▶ **Exercise objective**: Reproduce the following material exactly, including every line.

▶ **Collected data**:
## BEGIN
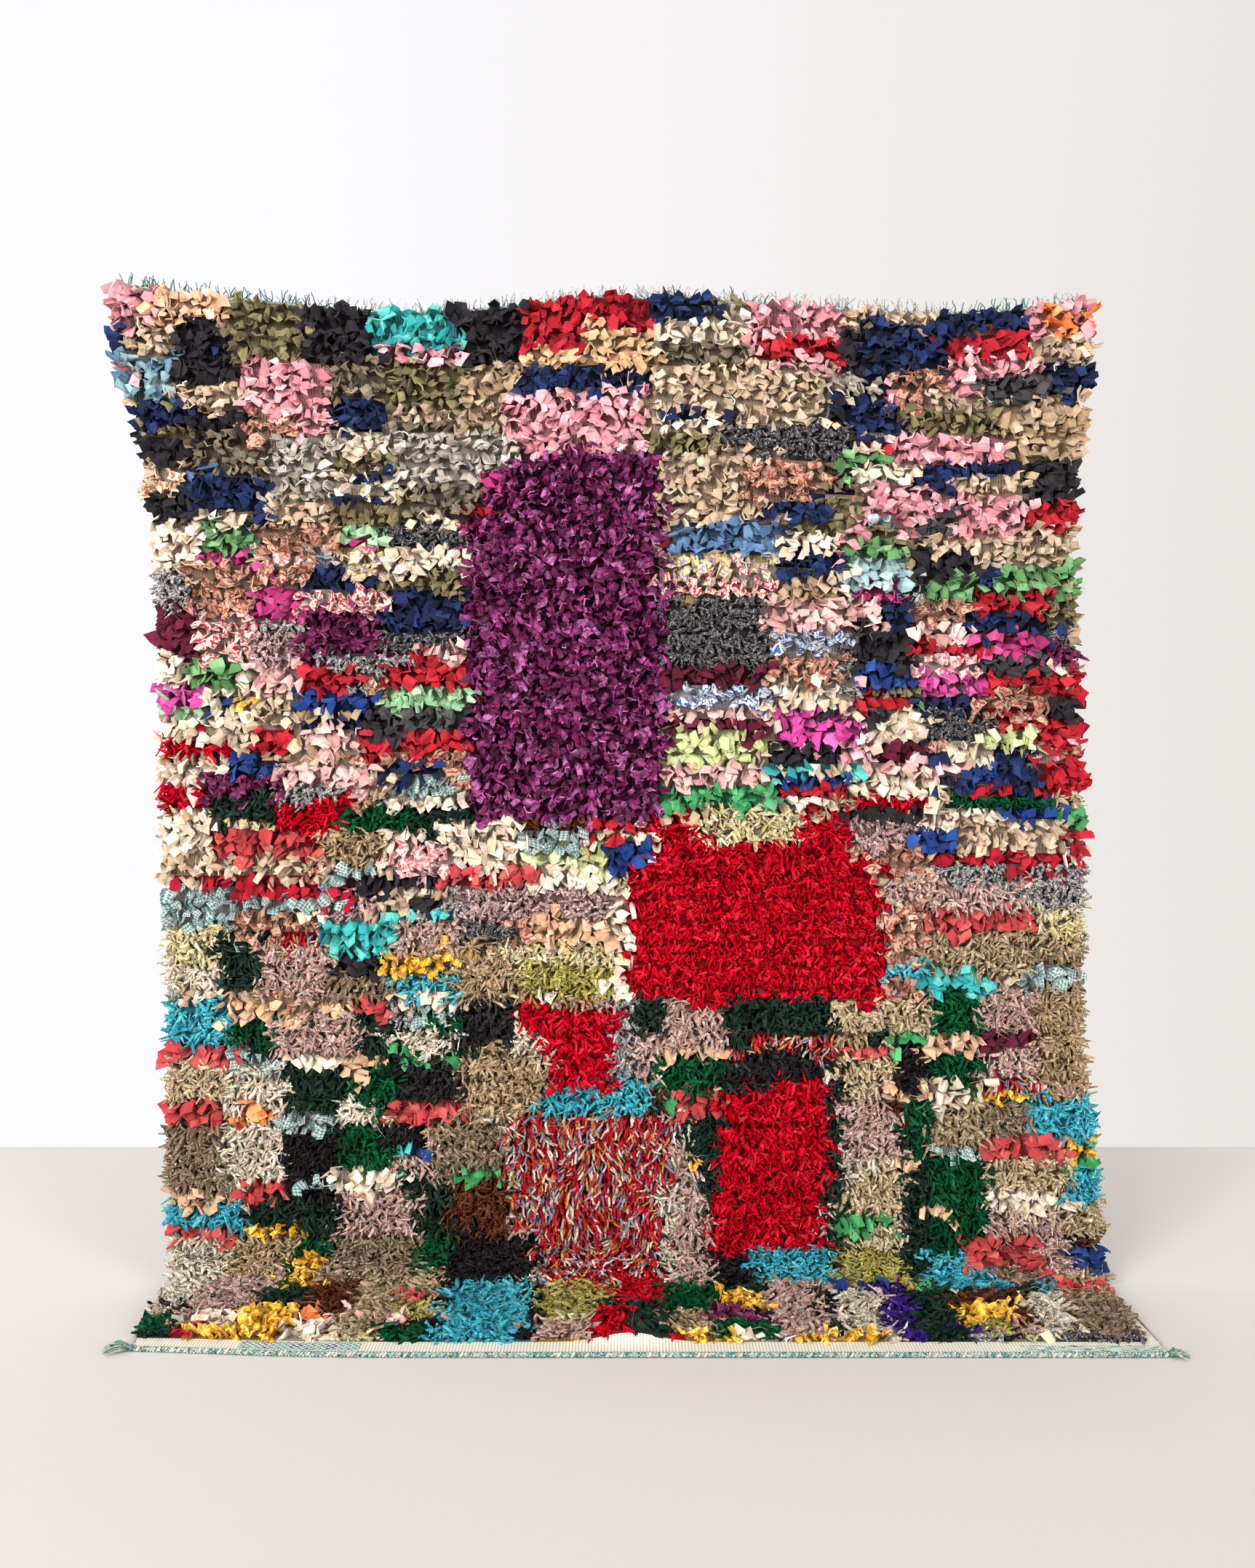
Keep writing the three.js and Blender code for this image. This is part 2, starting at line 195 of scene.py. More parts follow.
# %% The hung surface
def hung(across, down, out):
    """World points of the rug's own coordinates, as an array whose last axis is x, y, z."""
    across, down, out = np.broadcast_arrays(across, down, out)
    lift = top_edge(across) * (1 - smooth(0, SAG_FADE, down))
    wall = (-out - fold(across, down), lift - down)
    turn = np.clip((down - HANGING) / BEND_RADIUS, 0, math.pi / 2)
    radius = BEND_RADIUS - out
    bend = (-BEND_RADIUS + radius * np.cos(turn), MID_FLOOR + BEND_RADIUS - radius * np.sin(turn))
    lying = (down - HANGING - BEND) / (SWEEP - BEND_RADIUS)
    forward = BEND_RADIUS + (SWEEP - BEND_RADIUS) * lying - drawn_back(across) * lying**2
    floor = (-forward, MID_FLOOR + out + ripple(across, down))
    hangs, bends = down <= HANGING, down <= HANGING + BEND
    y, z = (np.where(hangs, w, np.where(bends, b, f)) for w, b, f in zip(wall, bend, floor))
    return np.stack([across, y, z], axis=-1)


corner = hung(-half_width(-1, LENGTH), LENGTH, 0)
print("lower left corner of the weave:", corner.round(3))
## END
▶ **Written reply**:
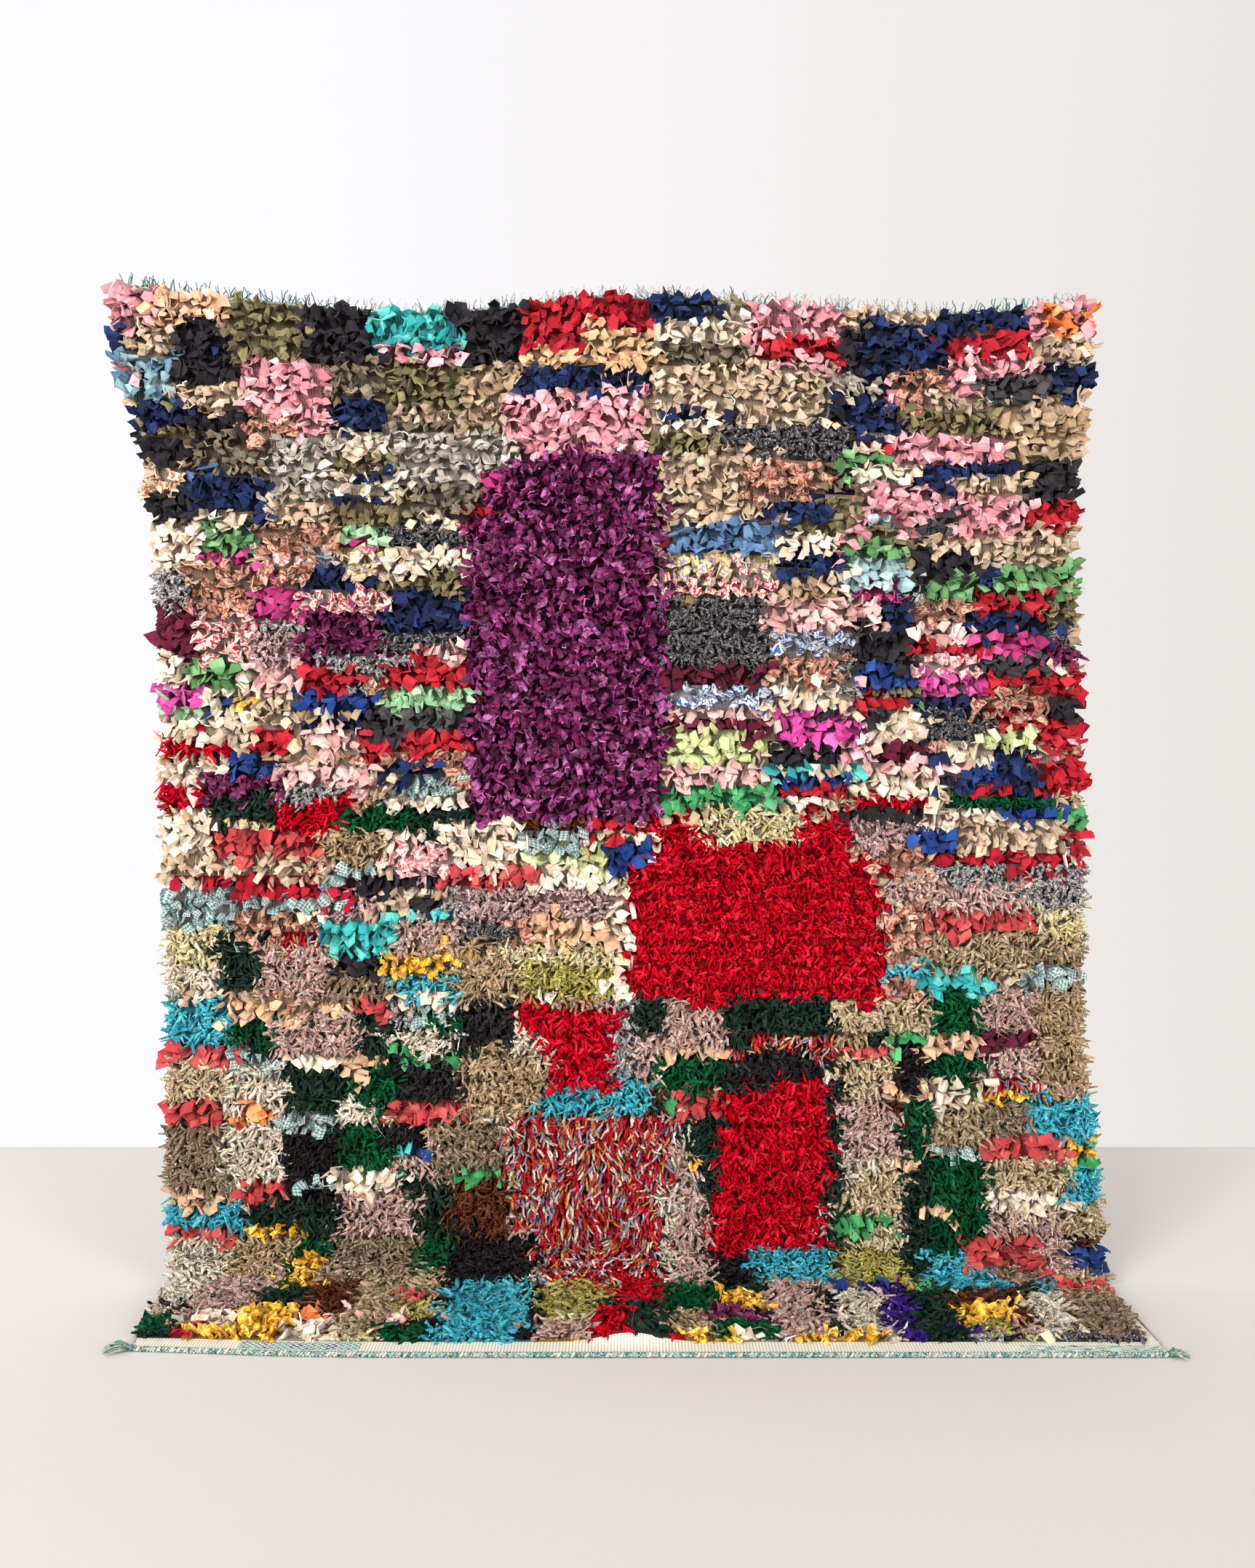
Keep writing the three.js and Blender code for this image. This is part 2, starting at line 195 of scene.py. More parts follow.
# %% The hung surface
def hung(across, down, out):
    """World points of the rug's own coordinates, as an array whose last axis is x, y, z."""
    across, down, out = np.broadcast_arrays(across, down, out)
    lift = top_edge(across) * (1 - smooth(0, SAG_FADE, down))
    wall = (-out - fold(across, down), lift - down)
    turn = np.clip((down - HANGING) / BEND_RADIUS, 0, math.pi / 2)
    radius = BEND_RADIUS - out
    bend = (-BEND_RADIUS + radius * np.cos(turn), MID_FLOOR + BEND_RADIUS - radius * np.sin(turn))
    lying = (down - HANGING - BEND) / (SWEEP - BEND_RADIUS)
    forward = BEND_RADIUS + (SWEEP - BEND_RADIUS) * lying - drawn_back(across) * lying**2
    floor = (-forward, MID_FLOOR + out + ripple(across, down))
    hangs, bends = down <= HANGING, down <= HANGING + BEND
    y, z = (np.where(hangs, w, np.where(bends, b, f)) for w, b, f in zip(wall, bend, floor))
    return np.stack([across, y, z], axis=-1)


corner = hung(-half_width(-1, LENGTH), LENGTH, 0)
print("lower left corner of the weave:", corner.round(3))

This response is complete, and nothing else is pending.